Die Fachstelle Soziale Wohnhilfe arbeitet fallbezogen und vernetzt mit den verschiedensten Ämtern, Fachbereichen und freien Trägern zusammen. Ziel ist es, Belastungen möglichst frühzeitig zu erkennen und konkrete Hilfe auf den Weg zu bringen. Auch der KJGD ist mit allen genannten Institutionen in regem Kontakt und sitzt mit den Institutionen in einer Vielzahl gemeinsamer Arbeitsgruppen zur Verbesserung der psychosozialen Versorgung von Minderjährigen in Friedrichshain-Kreuzberg. Bei Anzeichen von psychiatrischem oder psychotherapeutischen Unterstützungsbedarf kann durch die genannte Institution eine Motivation der betroffenen Familiensysteme zur Vorstellung im KJGD erfolgen.

In den Kita-Reihen- und Eingangsschuluntersuchungen des KJGDs werden Kinder mit psychosozialen Belastungsfaktoren erkannt und Unterstützung und Vermittlung wird angeboten. Angebote von Einrichtungen des Jugendamtes sowie der freien Träger z. B. Familienzentren, Kinder- und Jugendfreizeiteinrichtungen, Spielmobil u.v.m. im unmittelbaren Umfeld von ASOG-Unterkünften sind offene Angebote und können von allen Familien genutzt werden. Dazu gehören auch Familien, welche in ASOG-Unterkünften untergebracht sind. Mitarbeiter der genannten offenen Angebote sind sensibilisiert für diese Bedarfe und unterstützen die Familien im Rahmen ihrer Möglichkeiten.

Nachfrage von Frau Koterewa: Ja, vielen Dank für die Beantwortung. Frau Gärtner hatte mir noch eine Nachfrage gegeben. Unter wessen fachlicher und organisatorischer Verantwortung werden im Bezirksamt psychosoziale Unterstützungsangebote, also auch die, die Sie jetzt gerade genannt haben, speziell für diese Kinder und Jugendlichen in ASOG-Unterkünften konzeptionell entwickelt?

Ja, vielen Dank für die Nachfrage. Also erstmal gibt es an den Einrichtungen auch Standards. Und für die Kontrolle der Standards ist erstmal jede Einrichtung zuständig, aber natürlich wird diese Einrichtung vor Eröffnung und Inbetriebnahme auf die jeweils geltenden Mindeststandards überprüft.
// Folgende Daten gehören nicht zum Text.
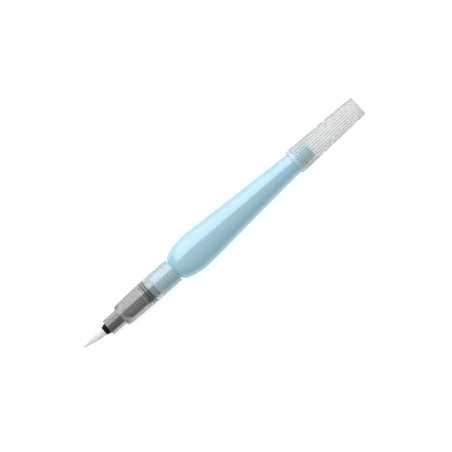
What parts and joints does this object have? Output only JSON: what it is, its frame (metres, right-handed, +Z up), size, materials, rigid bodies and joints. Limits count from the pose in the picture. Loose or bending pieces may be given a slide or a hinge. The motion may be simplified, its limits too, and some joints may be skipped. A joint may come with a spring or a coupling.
{
  "type": "brush pen",
  "caption": "Water brush pen: bristle tip, clear screw-on head with a dark feed core, oval squeezable blue barrel and a clear fluted cap pushed on the tail.",
  "frame": {"origin": "on the resting surface, below the middle of the pen's length", "axes": "+X along the pen from the bristle tip to the closed end of the posted cap, +Z up through the flatter face of the oval barrel"},
  "size_m": [0.183, 0.0196, 0.0135],
  "materials": {
    "bristles": "fine white nylon filaments",
    "fused_nylon": "satin",
    "black_plastic": "gloss",
    "clear_head": "clear gloss",
    "grey_core": "satin",
    "felt": "felt",
    "gasket": "soft translucent",
    "dark_plug": "satin",
    "blue_barrel": "translucent satin gloss",
    "clear_cap": "clear gloss"
  },
  "bodies": {
    "barrel": {"reservoir_barrel": "blue_barrel", "flow_plug": "dark_plug"},
    "seal": {"mouth_gasket": "gasket"},
    "head": {"head_sleeve": "clear_head", "tip_holder": "black_plastic", "feed_core": "grey_core", "felt_wick": "felt", "tuft_root": "fused_nylon"},
    "tuft": {"bristle_tuft": "bristles"},
    "cap": {"cap": "clear_cap"}
  },
  "joints": [
    {"name": "cap_pull", "type": "slide", "parent": "barrel", "child": "cap", "axis": [1, 0, 0], "range_m": [0, 0.04]},
    {"name": "head_travel", "type": "slide", "parent": "barrel", "child": "seal", "axis": [-1, 0, 0], "range_m": [0, 0.01026]},
    {"name": "head_turn", "type": "hinge", "parent": "seal", "child": "head", "pos_m": [-0.0435, 0, 0.00675], "axis": [-1, 0, 0], "range_deg": [0, 1800]},
    {"name": "tuft_flex", "type": "hinge", "parent": "head", "child": "tuft", "pos_m": [-0.0807, 0, 0.00675], "axis": [0, 0, 1], "range_deg": [-25, 25], "stiffness_Nm_per_rad": 0.004}
  ],
  "couplings": [
    {"joint": "head_travel", "follows": "head_turn", "m_per_rad": 0.00032627}
  ]
}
Das macht das Amt für Soziales Friedrichshain-Kreuzberg, hat dafür auch eine entsprechende Heimbegeherin eingestellt. Und… im laufenden Betrieb erfolgen turnusgemäß Begehungen in der Regel ein- bis zweimal pro Jahr. Ergänzend werden dazu anlassbezogene Kontrollen durchgeführt, etwa bei Hinweisen oder Beschwerden durch Bewohner, Träger oder Fachämter.

Und vielleicht zu der konkreten Frage noch mal auch der psychosozialen Versorgung. Ich habe es ja auch dargestellt, dass dort im Rahmen auch des Auftrages der PsychKG und auch entsprechend anderer Gesetze die Zuständigkeit subsidiär bei uns liegt im Bezirksamt, ist der KJGD zuständig, der Kinder- und Jugendpsychiatrische Dienst, und der liegt entsprechend in meiner Verantwortung im Gesundheitsamt und macht auch dann die Untersuchungen entsprechend eben der geltenden Standards, wie es auch bei jeden anderen Kinder- und Jugendlichen der Fall wäre, der eben in die Zuständigkeit des KJGDs fällt.